Bridging different periods of Indian Textile history

The Ministry of Textiles, Government of India, in association with the Asian Heritage Foundation, is organising an exhibition of ingeniously woven historic Indian handmade textile forms as a prelude to World Handmade Textile Biennales.

The exhibition was inaugurated by Smriti Irani, Minister of Textiles, and Ajay Tamta, Minister of State for Textiles, at the renovated Handloom Haat in Janpath on March 5, in the presence of Padmabhushan Rajeev Sethi, Chairman, Asian Heritage Foundation. The showcase of handmade textiles at the event unfolds an evocative visual language of design, bridging different periods of Indian textile history. Each displayed piece tells a unique story. The five textile forms with deep roots in India and a strong international footprint include Khadi, Brocade, Ikat, Chintz, and Embroider

With an aim to deconstruct matrix of threads and fibres, warp and weft associated with the forms, and also to face the changing sensibilities and preferences of the global markets – the proposed Biennales will be organised in the nerve-centers of their practice - Ahmedabad, Varanasi, Hyderabad, Jaipur, and Srinagar respectively.

The Biennales' team has even initiated an unprecedented exercise to map the five principal handmade textile skills on the international level. The data which has been collated so far is laid out graphically on five world political maps presented at the event.
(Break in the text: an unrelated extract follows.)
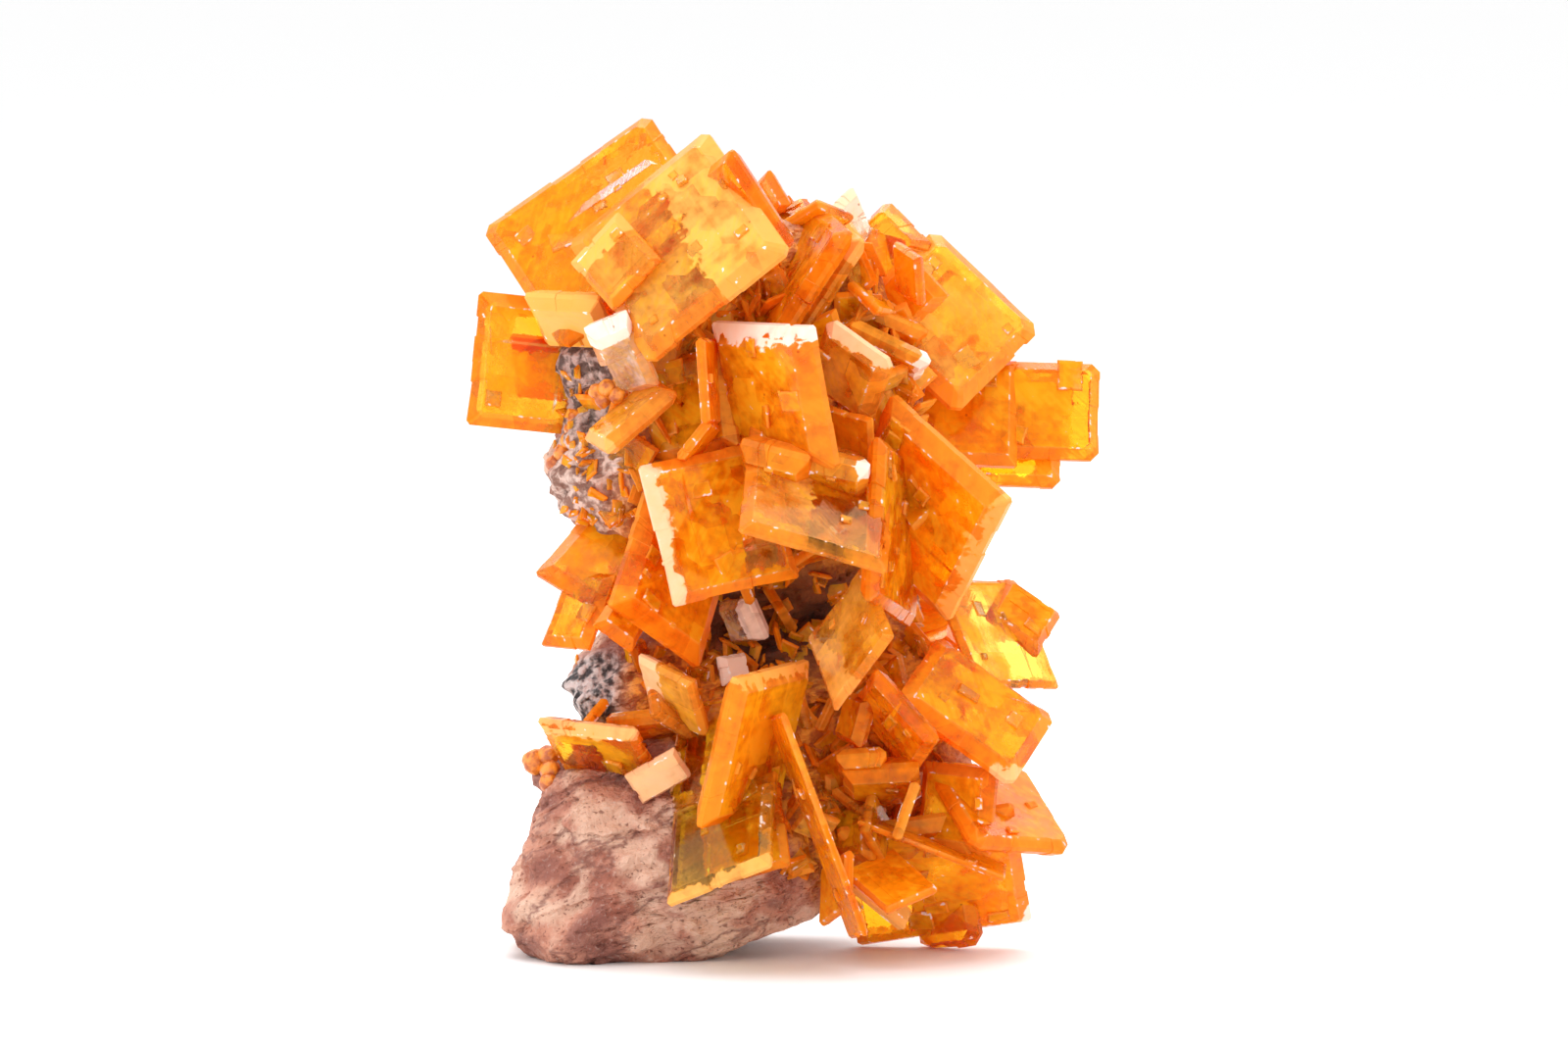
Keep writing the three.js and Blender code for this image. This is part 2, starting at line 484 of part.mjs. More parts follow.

Being the curtain raiser for the World Handmade Textile Biennales, the exhibition is being held at those grounds of the country from where it re-imagined its creative identity after Independence, through a group of visionaries who laid the foundations of National Handicrafts and Handlooms Museum, and All India Handloom Board. Celebrating the living heritage of the county, the ongoing exhibition is a homage to such visionaries, with a hopes to recapture the essence of handmade production across the country through these five textile traditions.